Where does the private Socorro live?  It really doesn't matter.  We could offer the hosting.  They could host it on Amazon or their own servers.  If they want a full blown HBase enabled Socorro, they can host on their own cluster.  If they only need a tiny instance, a fully functional Socorro can be configured sans HBase and run on a VM.

How does our Socorro know about the private Socorro so that it can forward crashes?  This can be implemented in several ways.  If a WebApp has a GUID and that GUID is included in the Breakpad metadata submitted with the crash, we could look up a registered crash submission URL and use it for forwarding the crash in exactly the same manner that our products submit crashes to us.

An alternative that I find more attractive, is having the private Socorro crash submission url included in the breakpad crash submission metadata.  If the key is present in the metadata, then our master Socorro would just submit the crash directly to that URL.  That way there are no lookups and we're not having to maintain a registry.   It would be up to the app developer to insure the URL is up to date and correct.  A failed submission is lost.

The changes to Socorro to enable this crash forwarding scheme are minimal.  The Socorro CrashStorage hierarchy already has the ability to do an http submit of crashes (this is used in the testing app, SubmitterApp).  There would be only minor modifications required, likely handled smoothly by inheritance.  Including that class in the CrashMoverApp configuration is all that is needed.
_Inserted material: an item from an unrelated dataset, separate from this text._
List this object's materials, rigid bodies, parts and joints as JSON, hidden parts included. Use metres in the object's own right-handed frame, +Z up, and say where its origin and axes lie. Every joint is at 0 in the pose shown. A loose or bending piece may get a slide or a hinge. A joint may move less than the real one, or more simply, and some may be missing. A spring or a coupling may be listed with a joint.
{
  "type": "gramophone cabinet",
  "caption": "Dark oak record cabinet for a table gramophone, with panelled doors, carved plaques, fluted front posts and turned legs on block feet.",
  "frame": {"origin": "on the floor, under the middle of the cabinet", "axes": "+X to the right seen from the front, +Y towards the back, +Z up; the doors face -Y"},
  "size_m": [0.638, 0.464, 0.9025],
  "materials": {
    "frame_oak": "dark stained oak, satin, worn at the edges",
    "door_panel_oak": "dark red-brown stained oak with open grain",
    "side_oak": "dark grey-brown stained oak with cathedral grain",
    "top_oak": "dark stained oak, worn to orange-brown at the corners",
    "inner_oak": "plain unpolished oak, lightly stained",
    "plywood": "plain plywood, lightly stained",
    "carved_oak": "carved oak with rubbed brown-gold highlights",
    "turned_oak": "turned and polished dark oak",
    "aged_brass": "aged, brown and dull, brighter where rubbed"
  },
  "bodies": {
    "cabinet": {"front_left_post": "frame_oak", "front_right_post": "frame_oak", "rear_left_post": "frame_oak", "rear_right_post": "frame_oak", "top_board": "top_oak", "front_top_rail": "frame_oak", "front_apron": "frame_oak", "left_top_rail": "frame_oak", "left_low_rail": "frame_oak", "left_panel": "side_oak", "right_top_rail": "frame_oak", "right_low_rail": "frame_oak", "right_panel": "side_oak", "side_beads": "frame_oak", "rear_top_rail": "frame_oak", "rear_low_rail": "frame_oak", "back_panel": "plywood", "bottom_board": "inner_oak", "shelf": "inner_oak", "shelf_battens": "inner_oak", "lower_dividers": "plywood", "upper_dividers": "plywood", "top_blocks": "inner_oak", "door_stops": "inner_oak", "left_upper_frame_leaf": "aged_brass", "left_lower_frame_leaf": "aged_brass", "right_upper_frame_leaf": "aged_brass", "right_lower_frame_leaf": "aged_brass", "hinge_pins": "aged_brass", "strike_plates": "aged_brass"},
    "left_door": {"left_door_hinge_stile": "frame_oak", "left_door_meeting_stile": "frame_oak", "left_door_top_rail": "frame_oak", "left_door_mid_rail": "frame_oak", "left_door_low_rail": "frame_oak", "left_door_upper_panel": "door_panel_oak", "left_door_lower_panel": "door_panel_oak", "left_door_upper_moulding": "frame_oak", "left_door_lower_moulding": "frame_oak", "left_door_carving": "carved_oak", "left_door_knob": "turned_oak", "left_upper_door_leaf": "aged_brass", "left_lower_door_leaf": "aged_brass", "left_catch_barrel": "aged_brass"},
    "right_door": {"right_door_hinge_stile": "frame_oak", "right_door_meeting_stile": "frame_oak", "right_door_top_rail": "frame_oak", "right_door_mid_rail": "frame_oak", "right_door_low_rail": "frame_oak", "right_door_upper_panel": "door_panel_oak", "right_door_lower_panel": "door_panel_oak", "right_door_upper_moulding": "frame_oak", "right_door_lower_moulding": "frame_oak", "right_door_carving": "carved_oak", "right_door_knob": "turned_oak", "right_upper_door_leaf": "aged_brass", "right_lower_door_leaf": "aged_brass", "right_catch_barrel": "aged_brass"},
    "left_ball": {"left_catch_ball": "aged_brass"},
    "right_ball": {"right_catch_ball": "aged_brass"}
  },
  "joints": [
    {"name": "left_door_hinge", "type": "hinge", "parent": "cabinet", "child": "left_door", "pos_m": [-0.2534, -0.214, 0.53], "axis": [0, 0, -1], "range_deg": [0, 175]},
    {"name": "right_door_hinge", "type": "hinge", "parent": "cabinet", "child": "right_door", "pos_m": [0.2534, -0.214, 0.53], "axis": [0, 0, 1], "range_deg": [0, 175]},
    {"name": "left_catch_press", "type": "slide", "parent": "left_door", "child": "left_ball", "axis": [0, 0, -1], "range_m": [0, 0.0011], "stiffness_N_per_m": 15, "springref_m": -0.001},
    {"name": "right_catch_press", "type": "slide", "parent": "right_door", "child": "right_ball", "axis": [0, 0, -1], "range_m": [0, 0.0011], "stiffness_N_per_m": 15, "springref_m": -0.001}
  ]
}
So why would the WebApp developer want our Firefox binary crash reports?
It would also might be possible to hook into the Javascript unhandled exception code to do the crash report submission without involving breakpad at all.  In such a case, the submission could by-pass our master Socorro entirely and directly submitting to the private Socorro.

This also leads to the idea that the app developer could skip Socorro entirely, roll their own crash reporting system that'll just receive crashes using the Socorro styled submission technique.